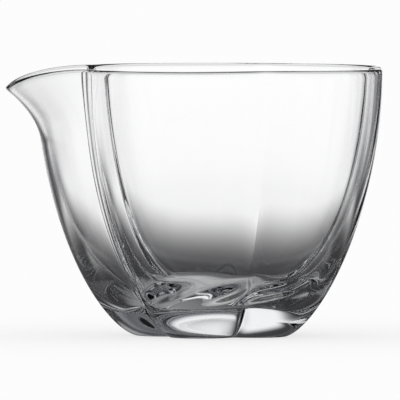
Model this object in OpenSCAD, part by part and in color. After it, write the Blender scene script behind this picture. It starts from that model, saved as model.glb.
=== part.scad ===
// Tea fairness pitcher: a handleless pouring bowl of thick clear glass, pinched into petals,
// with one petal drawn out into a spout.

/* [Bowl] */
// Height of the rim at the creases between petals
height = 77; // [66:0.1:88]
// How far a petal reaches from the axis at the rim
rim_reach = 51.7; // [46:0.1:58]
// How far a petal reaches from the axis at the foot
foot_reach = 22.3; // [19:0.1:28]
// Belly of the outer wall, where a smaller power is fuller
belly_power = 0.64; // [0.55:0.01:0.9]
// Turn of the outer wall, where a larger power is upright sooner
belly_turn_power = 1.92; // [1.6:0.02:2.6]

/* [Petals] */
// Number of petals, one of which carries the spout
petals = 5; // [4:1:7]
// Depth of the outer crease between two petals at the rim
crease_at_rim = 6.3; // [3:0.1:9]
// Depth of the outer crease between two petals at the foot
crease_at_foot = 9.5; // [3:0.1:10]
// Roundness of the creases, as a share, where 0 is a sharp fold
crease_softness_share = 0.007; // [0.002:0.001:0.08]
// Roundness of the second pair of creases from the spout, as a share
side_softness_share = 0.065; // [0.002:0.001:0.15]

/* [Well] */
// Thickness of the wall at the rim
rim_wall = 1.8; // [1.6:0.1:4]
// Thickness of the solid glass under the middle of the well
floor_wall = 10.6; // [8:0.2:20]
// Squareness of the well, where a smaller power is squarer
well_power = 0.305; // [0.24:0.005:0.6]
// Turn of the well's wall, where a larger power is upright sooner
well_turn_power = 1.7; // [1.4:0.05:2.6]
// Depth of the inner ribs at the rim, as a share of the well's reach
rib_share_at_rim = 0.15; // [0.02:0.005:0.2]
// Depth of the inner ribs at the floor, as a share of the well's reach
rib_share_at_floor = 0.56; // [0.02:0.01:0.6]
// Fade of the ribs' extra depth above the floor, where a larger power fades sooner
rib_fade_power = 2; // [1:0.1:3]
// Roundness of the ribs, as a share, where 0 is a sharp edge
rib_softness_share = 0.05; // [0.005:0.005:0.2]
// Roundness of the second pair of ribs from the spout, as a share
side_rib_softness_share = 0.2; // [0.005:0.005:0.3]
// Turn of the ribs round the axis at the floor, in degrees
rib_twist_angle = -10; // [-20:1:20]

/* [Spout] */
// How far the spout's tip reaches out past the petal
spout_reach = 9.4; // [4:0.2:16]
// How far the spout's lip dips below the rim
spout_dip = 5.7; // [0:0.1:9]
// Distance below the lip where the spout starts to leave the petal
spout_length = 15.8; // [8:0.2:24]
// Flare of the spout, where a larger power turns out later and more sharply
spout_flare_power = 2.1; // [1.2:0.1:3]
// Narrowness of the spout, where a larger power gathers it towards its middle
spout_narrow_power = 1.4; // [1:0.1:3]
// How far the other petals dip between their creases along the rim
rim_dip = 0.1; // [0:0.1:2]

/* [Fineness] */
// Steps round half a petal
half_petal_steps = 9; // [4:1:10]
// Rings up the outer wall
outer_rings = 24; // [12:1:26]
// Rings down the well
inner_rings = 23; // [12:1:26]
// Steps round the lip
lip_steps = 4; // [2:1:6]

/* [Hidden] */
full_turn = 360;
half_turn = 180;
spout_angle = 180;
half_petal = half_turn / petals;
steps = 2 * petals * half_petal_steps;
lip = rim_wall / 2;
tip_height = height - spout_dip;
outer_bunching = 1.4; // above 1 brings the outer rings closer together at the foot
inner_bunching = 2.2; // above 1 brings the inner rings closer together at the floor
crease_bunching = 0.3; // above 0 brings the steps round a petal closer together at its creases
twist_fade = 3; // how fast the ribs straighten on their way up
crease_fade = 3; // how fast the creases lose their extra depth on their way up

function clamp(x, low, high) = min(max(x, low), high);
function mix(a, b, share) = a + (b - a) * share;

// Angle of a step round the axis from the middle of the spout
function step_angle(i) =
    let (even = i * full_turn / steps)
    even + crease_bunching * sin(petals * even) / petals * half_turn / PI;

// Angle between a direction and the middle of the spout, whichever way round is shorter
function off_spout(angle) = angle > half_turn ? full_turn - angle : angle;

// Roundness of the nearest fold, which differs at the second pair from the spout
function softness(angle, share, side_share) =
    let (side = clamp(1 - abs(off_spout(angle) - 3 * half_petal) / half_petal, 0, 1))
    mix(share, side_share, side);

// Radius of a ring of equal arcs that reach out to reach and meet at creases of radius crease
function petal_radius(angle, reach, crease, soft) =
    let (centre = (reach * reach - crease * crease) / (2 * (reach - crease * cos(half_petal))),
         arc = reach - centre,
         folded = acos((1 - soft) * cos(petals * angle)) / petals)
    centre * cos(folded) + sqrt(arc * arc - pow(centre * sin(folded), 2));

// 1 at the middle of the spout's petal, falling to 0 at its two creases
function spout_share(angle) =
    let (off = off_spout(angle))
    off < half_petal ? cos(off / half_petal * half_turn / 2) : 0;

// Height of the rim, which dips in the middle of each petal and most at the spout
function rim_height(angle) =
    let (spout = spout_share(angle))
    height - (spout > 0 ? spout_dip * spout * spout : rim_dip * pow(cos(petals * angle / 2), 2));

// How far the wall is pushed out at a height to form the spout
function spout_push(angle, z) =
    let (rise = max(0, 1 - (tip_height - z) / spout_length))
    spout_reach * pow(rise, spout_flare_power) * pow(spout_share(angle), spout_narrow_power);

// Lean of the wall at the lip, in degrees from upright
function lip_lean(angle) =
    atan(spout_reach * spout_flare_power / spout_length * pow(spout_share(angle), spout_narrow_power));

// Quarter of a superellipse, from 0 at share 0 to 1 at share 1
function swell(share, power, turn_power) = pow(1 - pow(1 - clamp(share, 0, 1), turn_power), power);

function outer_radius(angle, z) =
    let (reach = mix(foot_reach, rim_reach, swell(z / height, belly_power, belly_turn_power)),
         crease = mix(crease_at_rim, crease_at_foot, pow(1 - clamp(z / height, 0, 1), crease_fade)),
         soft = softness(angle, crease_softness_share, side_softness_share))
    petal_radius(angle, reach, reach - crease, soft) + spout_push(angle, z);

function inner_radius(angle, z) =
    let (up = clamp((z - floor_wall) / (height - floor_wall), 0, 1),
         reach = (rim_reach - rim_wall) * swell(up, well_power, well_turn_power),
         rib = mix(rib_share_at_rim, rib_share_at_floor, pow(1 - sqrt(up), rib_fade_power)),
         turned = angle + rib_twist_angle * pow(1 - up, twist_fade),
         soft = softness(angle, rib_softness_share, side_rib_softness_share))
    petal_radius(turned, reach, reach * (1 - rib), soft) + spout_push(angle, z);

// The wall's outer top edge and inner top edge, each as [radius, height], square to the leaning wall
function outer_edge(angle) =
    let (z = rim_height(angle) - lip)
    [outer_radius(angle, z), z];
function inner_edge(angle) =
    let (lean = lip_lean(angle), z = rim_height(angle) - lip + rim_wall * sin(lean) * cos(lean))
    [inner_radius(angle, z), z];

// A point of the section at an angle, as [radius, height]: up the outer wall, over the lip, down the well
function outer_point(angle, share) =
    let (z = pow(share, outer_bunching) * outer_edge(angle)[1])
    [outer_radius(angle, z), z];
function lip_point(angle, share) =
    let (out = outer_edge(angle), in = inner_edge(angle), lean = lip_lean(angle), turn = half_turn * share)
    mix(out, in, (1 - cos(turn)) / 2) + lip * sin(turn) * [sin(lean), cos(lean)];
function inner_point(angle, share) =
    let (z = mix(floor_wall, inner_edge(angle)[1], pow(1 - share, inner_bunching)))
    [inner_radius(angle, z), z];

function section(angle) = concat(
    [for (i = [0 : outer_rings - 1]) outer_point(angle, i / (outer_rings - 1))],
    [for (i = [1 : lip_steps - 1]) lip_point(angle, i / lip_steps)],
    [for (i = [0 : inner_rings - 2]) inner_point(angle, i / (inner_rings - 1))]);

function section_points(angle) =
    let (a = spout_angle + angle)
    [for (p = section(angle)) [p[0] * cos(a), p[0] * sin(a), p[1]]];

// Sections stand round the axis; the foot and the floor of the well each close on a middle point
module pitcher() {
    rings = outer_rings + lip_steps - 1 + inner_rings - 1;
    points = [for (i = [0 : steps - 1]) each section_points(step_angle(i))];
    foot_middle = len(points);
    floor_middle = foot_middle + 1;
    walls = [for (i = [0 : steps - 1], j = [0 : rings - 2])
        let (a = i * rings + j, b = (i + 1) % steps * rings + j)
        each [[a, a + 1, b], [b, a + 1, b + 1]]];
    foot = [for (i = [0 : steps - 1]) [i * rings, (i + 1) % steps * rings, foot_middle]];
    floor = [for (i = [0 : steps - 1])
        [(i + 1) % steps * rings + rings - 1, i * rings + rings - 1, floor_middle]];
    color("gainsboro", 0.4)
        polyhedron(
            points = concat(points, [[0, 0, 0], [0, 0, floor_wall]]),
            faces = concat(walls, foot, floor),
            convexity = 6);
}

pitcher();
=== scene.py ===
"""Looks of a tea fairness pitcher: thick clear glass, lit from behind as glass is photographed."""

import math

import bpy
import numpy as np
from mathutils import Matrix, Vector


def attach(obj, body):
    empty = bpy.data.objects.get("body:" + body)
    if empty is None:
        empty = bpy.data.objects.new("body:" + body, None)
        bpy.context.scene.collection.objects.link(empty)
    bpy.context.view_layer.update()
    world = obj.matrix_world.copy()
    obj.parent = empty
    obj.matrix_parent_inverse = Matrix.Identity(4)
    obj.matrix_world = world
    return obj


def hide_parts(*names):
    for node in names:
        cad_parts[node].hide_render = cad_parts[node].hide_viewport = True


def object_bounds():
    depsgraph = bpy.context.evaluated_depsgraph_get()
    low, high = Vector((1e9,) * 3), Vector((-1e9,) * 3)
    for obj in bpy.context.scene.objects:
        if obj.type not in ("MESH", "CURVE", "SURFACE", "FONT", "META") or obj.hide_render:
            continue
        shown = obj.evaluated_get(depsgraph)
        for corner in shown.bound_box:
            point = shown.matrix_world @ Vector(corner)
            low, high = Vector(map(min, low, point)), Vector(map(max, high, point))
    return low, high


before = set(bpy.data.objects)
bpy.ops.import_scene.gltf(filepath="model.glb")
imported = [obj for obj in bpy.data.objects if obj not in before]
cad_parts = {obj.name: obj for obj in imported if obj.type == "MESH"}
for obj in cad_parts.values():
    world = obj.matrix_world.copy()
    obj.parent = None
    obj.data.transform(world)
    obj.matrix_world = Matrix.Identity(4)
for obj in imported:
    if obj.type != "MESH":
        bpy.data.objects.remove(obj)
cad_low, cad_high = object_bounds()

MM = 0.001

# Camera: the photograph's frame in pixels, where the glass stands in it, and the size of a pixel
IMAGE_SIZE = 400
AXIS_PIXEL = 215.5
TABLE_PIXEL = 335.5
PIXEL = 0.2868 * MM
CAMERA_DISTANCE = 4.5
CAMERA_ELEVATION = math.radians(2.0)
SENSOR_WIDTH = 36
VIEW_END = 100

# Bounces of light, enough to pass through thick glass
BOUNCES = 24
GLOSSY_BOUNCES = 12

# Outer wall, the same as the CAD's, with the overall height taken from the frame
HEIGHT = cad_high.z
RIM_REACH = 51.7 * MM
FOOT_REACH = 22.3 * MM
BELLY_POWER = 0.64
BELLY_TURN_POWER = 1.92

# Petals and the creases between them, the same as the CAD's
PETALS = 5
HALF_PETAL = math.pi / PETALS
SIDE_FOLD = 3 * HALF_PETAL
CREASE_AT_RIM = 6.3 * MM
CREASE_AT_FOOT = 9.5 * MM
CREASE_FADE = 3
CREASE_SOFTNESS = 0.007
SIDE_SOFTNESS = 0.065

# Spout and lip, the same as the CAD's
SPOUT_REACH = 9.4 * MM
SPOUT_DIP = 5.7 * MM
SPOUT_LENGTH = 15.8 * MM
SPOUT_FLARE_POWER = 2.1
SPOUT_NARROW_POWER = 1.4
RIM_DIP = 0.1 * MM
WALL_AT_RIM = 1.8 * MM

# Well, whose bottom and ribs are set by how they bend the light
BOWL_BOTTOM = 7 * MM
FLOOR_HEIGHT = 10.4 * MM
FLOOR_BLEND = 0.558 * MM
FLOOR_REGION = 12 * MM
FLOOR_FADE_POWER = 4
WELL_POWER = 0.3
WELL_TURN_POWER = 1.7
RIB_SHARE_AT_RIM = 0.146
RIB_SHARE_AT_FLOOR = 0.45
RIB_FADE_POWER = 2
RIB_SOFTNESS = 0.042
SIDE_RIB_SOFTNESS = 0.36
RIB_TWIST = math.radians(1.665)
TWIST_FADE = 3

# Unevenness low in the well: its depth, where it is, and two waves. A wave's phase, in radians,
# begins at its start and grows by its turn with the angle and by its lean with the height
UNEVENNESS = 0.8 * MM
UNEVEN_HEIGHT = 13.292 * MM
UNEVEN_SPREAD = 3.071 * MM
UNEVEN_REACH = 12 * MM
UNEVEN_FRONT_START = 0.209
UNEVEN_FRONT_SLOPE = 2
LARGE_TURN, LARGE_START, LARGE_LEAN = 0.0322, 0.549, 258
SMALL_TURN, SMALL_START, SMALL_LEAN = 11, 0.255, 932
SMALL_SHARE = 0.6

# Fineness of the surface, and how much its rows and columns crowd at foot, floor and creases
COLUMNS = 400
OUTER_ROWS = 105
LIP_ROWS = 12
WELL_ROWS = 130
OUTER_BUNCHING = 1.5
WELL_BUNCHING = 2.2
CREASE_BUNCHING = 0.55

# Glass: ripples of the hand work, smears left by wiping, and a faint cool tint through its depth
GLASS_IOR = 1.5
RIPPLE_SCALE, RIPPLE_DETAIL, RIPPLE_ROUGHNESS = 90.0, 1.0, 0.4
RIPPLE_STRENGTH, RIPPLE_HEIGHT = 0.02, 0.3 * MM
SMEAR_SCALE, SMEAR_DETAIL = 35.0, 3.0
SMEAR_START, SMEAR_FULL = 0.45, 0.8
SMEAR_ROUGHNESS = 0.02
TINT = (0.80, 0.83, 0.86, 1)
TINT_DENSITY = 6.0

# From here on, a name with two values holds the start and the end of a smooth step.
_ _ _
STATED EXERCISE: Nothing beyond the lines starting at the line containing "a middle point" and ending at the line containing "for corner in" is to be reproduced; reproduce those lines exactly, both ends included.

WRITTEN RESPONSE:
// Sections stand round the axis; the foot and the floor of the well each close on a middle point
module pitcher() {
    rings = outer_rings + lip_steps - 1 + inner_rings - 1;
    points = [for (i = [0 : steps - 1]) each section_points(step_angle(i))];
    foot_middle = len(points);
    floor_middle = foot_middle + 1;
    walls = [for (i = [0 : steps - 1], j = [0 : rings - 2])
        let (a = i * rings + j, b = (i + 1) % steps * rings + j)
        each [[a, a + 1, b], [b, a + 1, b + 1]]];
    foot = [for (i = [0 : steps - 1]) [i * rings, (i + 1) % steps * rings, foot_middle]];
    floor = [for (i = [0 : steps - 1])
        [(i + 1) % steps * rings + rings - 1, i * rings + rings - 1, floor_middle]];
    color("gainsboro", 0.4)
        polyhedron(
            points = concat(points, [[0, 0, 0], [0, 0, floor_wall]]),
            faces = concat(walls, foot, floor),
            convexity = 6);
}

pitcher();
=== scene.py ===
"""Looks of a tea fairness pitcher: thick clear glass, lit from behind as glass is photographed."""

import math

import bpy
import numpy as np
from mathutils import Matrix, Vector


def attach(obj, body):
    empty = bpy.data.objects.get("body:" + body)
    if empty is None:
        empty = bpy.data.objects.new("body:" + body, None)
        bpy.context.scene.collection.objects.link(empty)
    bpy.context.view_layer.update()
    world = obj.matrix_world.copy()
    obj.parent = empty
    obj.matrix_parent_inverse = Matrix.Identity(4)
    obj.matrix_world = world
    return obj


def hide_parts(*names):
    for node in names:
        cad_parts[node].hide_render = cad_parts[node].hide_viewport = True


def object_bounds():
    depsgraph = bpy.context.evaluated_depsgraph_get()
    low, high = Vector((1e9,) * 3), Vector((-1e9,) * 3)
    for obj in bpy.context.scene.objects:
        if obj.type not in ("MESH", "CURVE", "SURFACE", "FONT", "META") or obj.hide_render:
            continue
        shown = obj.evaluated_get(depsgraph)
        for corner in shown.bound_box:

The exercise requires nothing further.